The insurance industry has been issuing the same warning for a few years now, and the numbers behind it keep getting larger. For Mississauga homeowners, the trend has quietly raised the bar on what a roof is expected to withstand, and on what it takes to keep that roof insured.
It is easy to tune out climate-and-insurance headlines as background noise. But the shift they describe is showing up in real terms, in deductibles, coverage conditions, and the standard a roof has to meet, which makes it worth a homeowner’s attention.
The decade-long climb
Insured losses from catastrophic weather and wildfires in Canada have nearly tripled over the past decade, climbing to $37 billion annually, with the number of claims almost doubling over the same period.
That is not a single bad year distorting the picture. It is a sustained, decade-long shift in how often and how hard severe weather strikes, and roofs are on the front line of nearly every weather claim. When the industry’s losses triple, the industry responds, and homeowners feel that response at renewal.
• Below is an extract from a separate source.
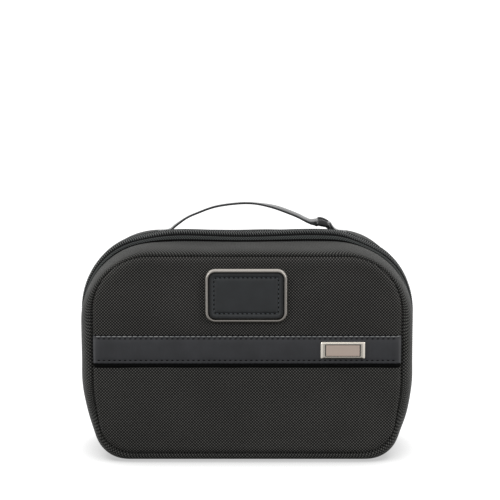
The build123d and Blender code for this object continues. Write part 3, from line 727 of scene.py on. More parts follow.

What it changes for homeowners

As losses mount, insurers tighten terms, and the standard a roof must meet to stay protected and insurable rises with them. A roof that was perfectly adequate a decade ago may not clear today’s bar, either in how it performs or in how an insurer views it.
The forces driving those claims, freeze-thaw cycles, wind, ice, and intense rain, are precisely the ones that expose a roof’s weak detailing. As they grow more frequent, the margin a marginal roof used to enjoy keeps shrinking, and the cost of a roof that fails under stress keeps rising.
The case for building to the harder standard
The sensible response is to build for the climate that is arriving, not the one that has passed. Proper attic ventilation, generous ice-and-water protection, robust flashing, and well-designed drainage are what let a roof meet tougher conditions without failing, and they are decisions made at installation.
Because those decisions are invisible once the roof is finished, the choice of installer effectively is the choice of resilience. In a tripling-loss climate the cheap roof is usually the expensive one, so hiring a firm with a real track record for the harder standard, rather than the lowest bidder, is the more rational long-term bet.
Resilience is the new baseline
The broader point is that what counted as a good roof is being redefined upward by the weather itself. Features that once seemed like optional upgrades, full ice-and-water coverage, careful ventilation, oversized drainage, are becoming the baseline for a roof that survives current conditions and satisfies a cautious insurer.
For a Mississauga homeowner, that argues for hiring on demonstrated quality and building a bit beyond the minimum. A roof built to last through the climate that is coming is also the roof most likely to stay affordably insured through it, which makes resilience not just a safety decision but a financial one.